Schopenhauer through the lens of projection
Schopenhauer’s profound pessimism and harsh judgment of humanity can be seen as a projection of his own internal frustrations and disappointments. He lived much of his life in social isolation, experienced personal conflicts, and struggled with a sense of alienation. Instead of confronting these painful inner experiences directly, he externalized them, attributing a bleak, relentless Will and inevitable suffering to all existence—and, by extension, to other people.
This externalization served a dual purpose: it might have given his inner turmoil an object: human nature and existence itself. By framing life as driven by a blind, insatiable Will that causes universal suffering, he could rationalize his personal bitterness as a legitimate, even philosophical, truth.

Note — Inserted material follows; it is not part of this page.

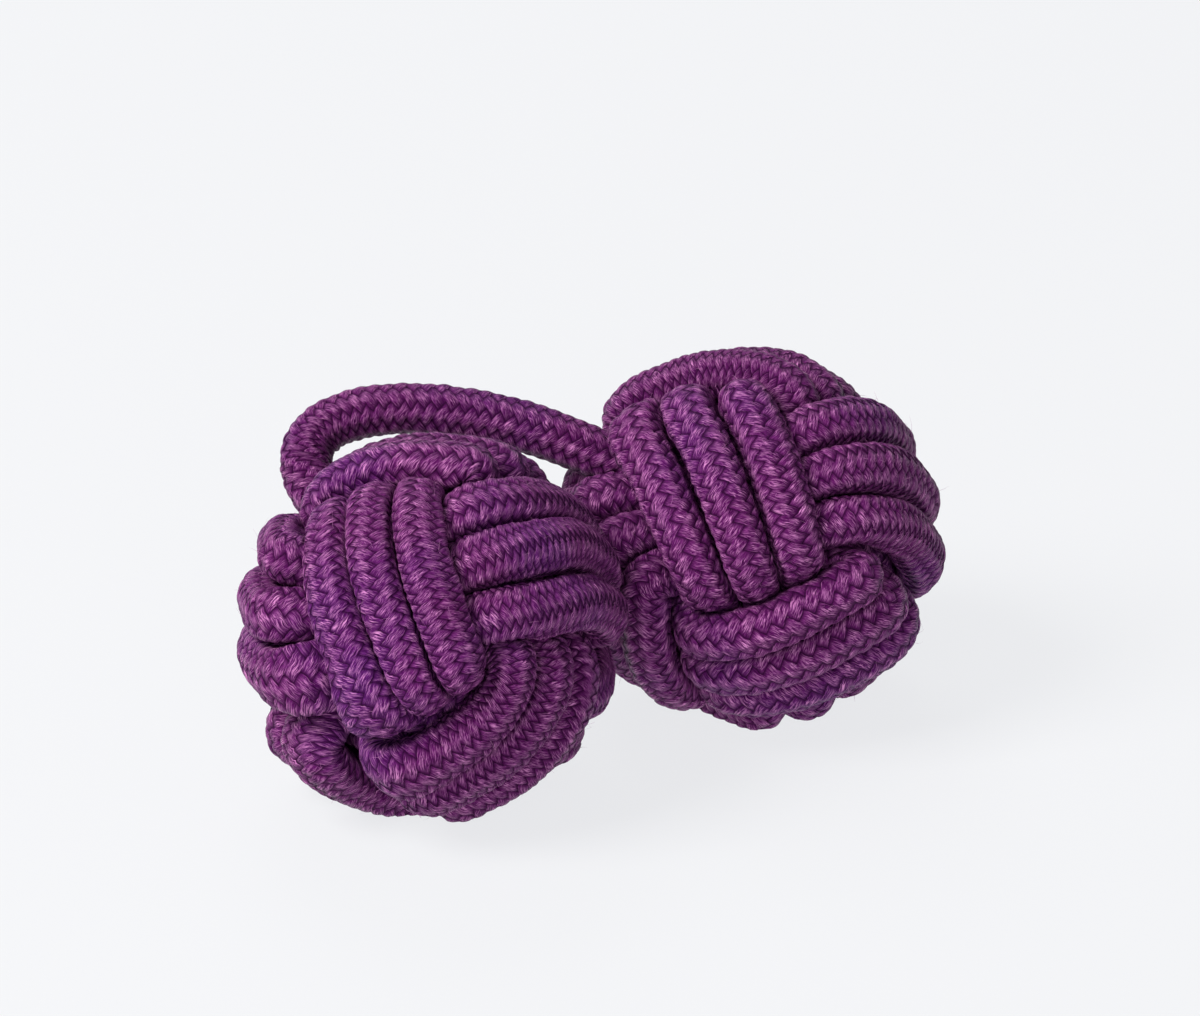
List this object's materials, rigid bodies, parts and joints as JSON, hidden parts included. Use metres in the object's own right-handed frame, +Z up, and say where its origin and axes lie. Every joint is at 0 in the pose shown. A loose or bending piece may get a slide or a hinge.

Furthermore, this projection justified his ascetic lifestyle and philosophical withdrawal. If life is fundamentally painful and desire only perpetuates suffering, then renouncing the Will—detaching from worldly engagement—becomes not just a remedy but a moral imperative.
His philosophy of asceticism, then, works as a defense mechanism. It provides a structured, rational framework that makes his withdrawal socially and intellectually acceptable. By elevating renunciation to a higher spiritual and aesthetic plane, Schopenhauer sublimates his frustration, transforming it into a principled stance rather than mere bitterness or despair.
The verdict
Schopenhauer’s philosophy was not abstract speculation. we can see it as a complete worldview, lived down to the detail. The Will explained not only nature and humanity but his own temperament, habits, and withdrawals. He did not theorize suffering; he inhabited it.
His pessimism was not psychological but ontological. His solitude was not eccentric but coherent. His avoidance of ambition was not apathy but metaphysical integrity. For him, philosophy was not a profession but a stance—a way to live.